Amaron seems most likely to be connected with the root West Semitic root ʾmr, “to speak, to say; word.” Biblical names such as ʾmryh, Amariah and ʾmry, Imri tend to reinforce this connection, as does the Ammonite PN ʾmrʾl (*AL, p. 95) and the Ugaritic PN a-mar-daddu (Gröndahl, p. 37). It would be easy to suggest that it is a nominal form of this root plus the diminutive hypocoristic suffix -on (IPN, p. 38* Is this really so?), such as the biblical PNs Amnon and Sampson or the West Semitic PN * ŝšamaʿ-on (WSPN, p. 35). The name would thus translate as, approximately, “the command,” perhaps a shortened form of Amariah, “command of Yahweh.”

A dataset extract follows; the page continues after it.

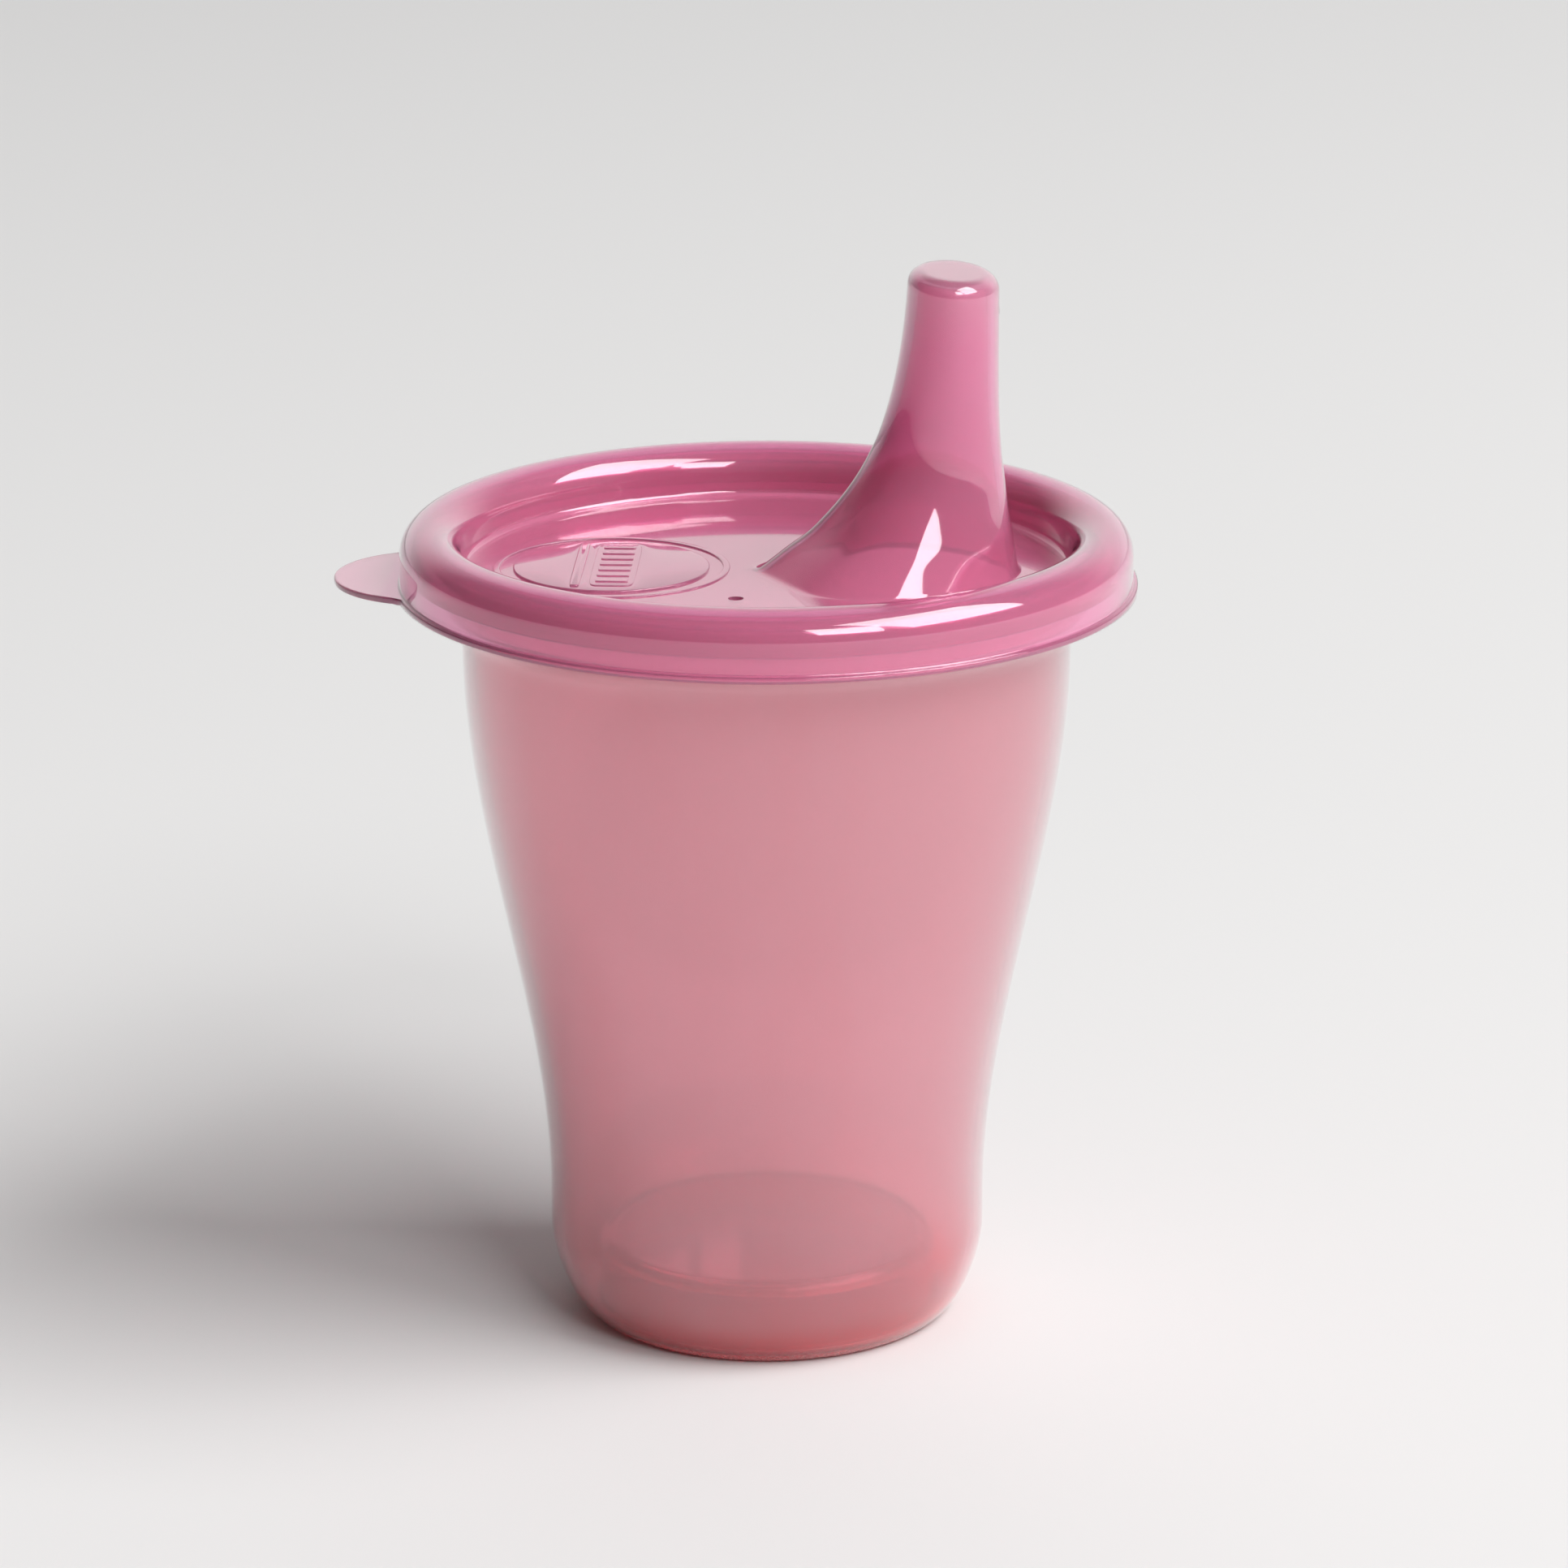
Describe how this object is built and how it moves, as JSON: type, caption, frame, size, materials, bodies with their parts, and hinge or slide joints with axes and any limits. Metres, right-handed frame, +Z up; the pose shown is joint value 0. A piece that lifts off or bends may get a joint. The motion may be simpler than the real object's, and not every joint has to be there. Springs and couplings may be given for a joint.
{
  "type": "sippy cup",
  "caption": "Toddler's bell-shaped plastic tumbler with a press-on lid that carries an upright drinking spout, a vent hole and a pull tab.",
  "frame": {"origin": "on the cup's axis, in the plane it stands on", "axes": "+Z up along the cup's axis, +X towards the spout, -X towards the pull tab"},
  "size_m": [0.0892, 0.0822, 0.1203],
  "materials": {
    "cup_plastic": "satin translucent rose polypropylene, 1.2 mm wall",
    "lid_plastic": "glossy translucent pink soft plastic, 1 mm wall",
    "tab_plastic": "the lid's plastic where it is 0.7 mm thick, so paler"
  },
  "bodies": {
    "cup": {"cup": "cup_plastic"},
    "lid": {"lid": "lid_plastic"},
    "pull_tab": {"pull_tab": "tab_plastic"}
  },
  "joints": [
    {"name": "lid_lift", "type": "slide", "parent": "cup", "child": "lid", "axis": [0, 0, 1], "range_m": [0, 0.05]},
    {"name": "tab_bend", "type": "hinge", "parent": "lid", "child": "pull_tab", "pos_m": [-0.0414, 0, 0.08475], "axis": [0, 1, 0], "range_deg": [-20, 60], "stiffness_Nm_per_rad": 0.02}
  ]
}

It may well be that Amaron is the same name as the Aramaic PN ʿm[r]n or the Arabic PN ʿamr-an from the root “live,” “honor” (KAI, 229:2–3).

Possible is the Arabic ʿmr, “to worship” or “to live,” as in biblical Hebrew PN ʿomrî, with on afformative (JH).


It is interesting that both Amaron and Ammaron were Nephite scribes/historians, though separated in time by many centuries.

RFS prefers to connect the names (aleph or ayin*) ômar and imrî with the Arabic ʾamîr, “commander, Emir” (so used in 2 Kings 20:1–6; see BASOR 231; 76 [109]), possibly = Egyptian imy-r3, “overseer,” with word-plays in Omni 1:2–3, 6, 9; Jarom 1:1, 15.

If the root is ʿmr, “to worship, live,” and if Amaron was more worshipful than his father Omni, does his name reflect the attribution of his life and preservation to his righteousness? According to his short account, the Lord destroyed the wicked Nephites but spared the righteous (Omni) (RFS).

Unlikely, but not impossible, is biblical Hebrew ʿam-ʾarôn, “people of the ark” (JH).